They are ethereal. Supple and airy, with an almost Erté-like fluidity and grace. But the goddesses that Stephanie Law paints also have an earthy majesty the father of Art Deco never bestowed upon his creations. These are powerful women, potent women—depictions of the Thriae, a trinity of pre-Hellenic Aegean bee goddesses. Named Melaina, Kleodora, and Daphnis, they were said to be virginal sisters, nymphs, who made their home in the Corycian Cave’s sacred springs at Mount Parnassus in central Greece. According to legend they are responsible for giving Apollo the gift of prophecy. They were not to be trifled with, these women.

Law, who lives in Oakland, California, found herself drawn to creating visions of feminine fortitude in part due to her daughter, Claire. “I want her to see her own power and to see that strength,” Law says. “I want her to see beyond just the physical-beauty aspect of it, which is difficult sometimes because she’s a seven-year-old and she loves all the pageantry. And so there’s some element of that, but I also want to reveal to her the other elements, the inner power and strength—the power to realize what we desire and to create the existence that we want, to really manifest it.”

The artist loves to play with perception and perspective in her work, examining boundaries like the moments at dawn and dusk when the sun hits the horizon’s edge, creating a green flash, and it is neither day nor night but something in between. Exploring other realms, what Law calls “the boundary that separates what we choose to see and don’t perceive as important,” is another cherished theme. Her daughter’s never-dwindling fascination with the tiny creatures that inhabit the space around her led Law into botanical and insect pieces. Initially frustrated with Claire’s inability on a walk to “get from point A to point B” without long interludes spent gazing at ants marching down the sidewalk or a pill bug curled on her fingertip, Law soon found herself as drawn to this miniature world as her child was.

Before long Law was noticing things she never would have before—the moment the air above her head filled, as if by enchantment, with iridescent red dragonflies, or the way live oaks in the ravine across from her home flow through the space they inhabit, embodying both growth and decay.

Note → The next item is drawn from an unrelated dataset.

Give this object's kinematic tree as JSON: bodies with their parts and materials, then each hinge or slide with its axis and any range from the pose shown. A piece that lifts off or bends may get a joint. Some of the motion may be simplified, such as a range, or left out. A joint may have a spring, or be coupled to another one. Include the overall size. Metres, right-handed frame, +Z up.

But it was her work with the bee goddesses that gave her the opportunity to zero in on the insect world.

“It really took off when I started doing Daphnis,” Law explains. “As I painted her, that little bee started expanding around her and I thought, What if I made this bee huge? What if I made it even larger, and what is the perspective of that world? I really got drawn into botanical detail as well. Botanical art forces me to take a closer look at things around me that I think I see and appreciate, but once I start painting there are all these tiny details that I never was even aware I was missing, all these little textures and patterns and colors and subtle shifts. It becomes almost this abstracted creation. If I’m holding a fruit, instead of just this fruit I see all these beautiful shapes and forms within it that I never noticed before.”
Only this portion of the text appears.